The new revenue procedure includes several requirements that must be met under a safe harbor in order for a management contract to avoid resulting in private business use. Similar to 97-13, payments cannot be based on a share of net profits.

But the procedure also includes three new requirements to ensure there is no private ownership or lease of a project. A state or local government "must exercise a significant degree of control of the use of the managed property" and "must bear the risk of loss upon damage or destruction of the managed property." In addition, the private party "must agree that it is not entitled to, and will not take any tax position that is consistent with the state or local government with respect to the managed property. The private party must not take any depreciation or amortization, investment tax credit, or deduction for any rent payment for the property.

Christie Martin and Maxwell Solet, attorneys with Mintz Levin in Boston, said that Rev. Proc. 2016-44 "substantially increases flexibility" for an issuer to work with private parties without jeopardizing the tax-exempt status of bonds.

In a post published on the firm's website Wednesday, Martin and Solet wrote, "The overall impact of Rev. Proc. 2016-44 would seem to be an increase in the ability of bond issuers and tax-exempt users of bond-financed facilities to use for-profit contractors at bond-financed facilities. However, practitioners have already noted that the increased flexibility comes with less certainty and more facts and circumstances analysis with respect to many aspects of the safe harbor."

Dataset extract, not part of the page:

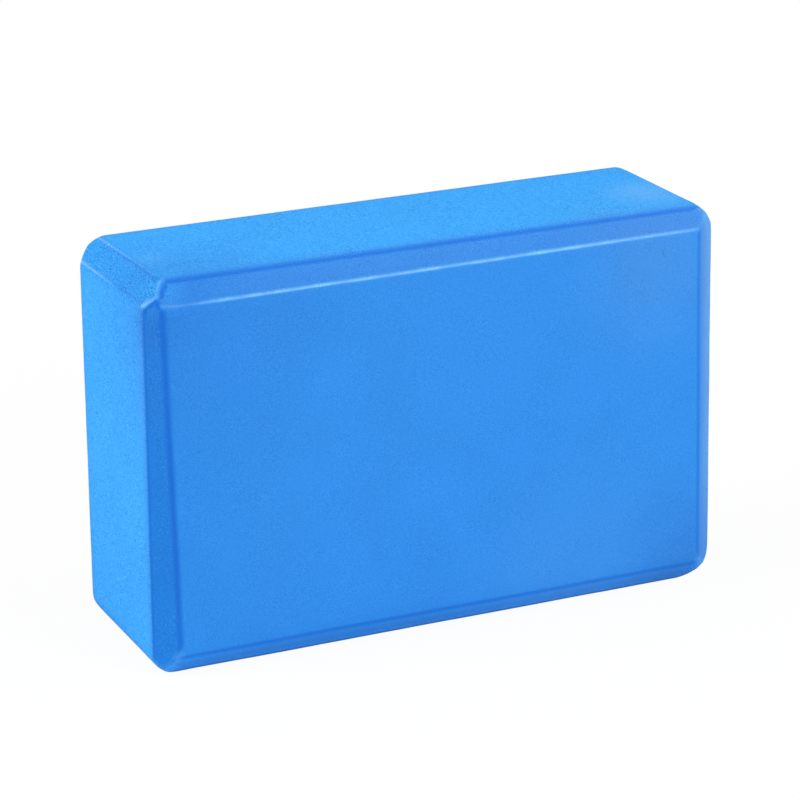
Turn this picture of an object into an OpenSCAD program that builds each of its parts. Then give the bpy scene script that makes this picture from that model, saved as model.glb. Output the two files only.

"One area in which flexibility may be diminished is in the conditions under which payments may be subordinated or deferred, as the guidance indicates that timing of payment may not be conditioned on tests involving both the managed property's revenues and expenses for any fiscal period," they added.

Several other bond attorneys also told The Bond Buyer on Monday that it is clear the IRS and Treasury listened to industry concerns in constructing the new rules, which they said will foster more public-private partnerships.

Many market participants felt the prior rules were too restrictive regarding their ability to use tax-exempt bonds to help finance P3s, where private parties join with state or local governments to develop infrastructure projects under long-term management contracts.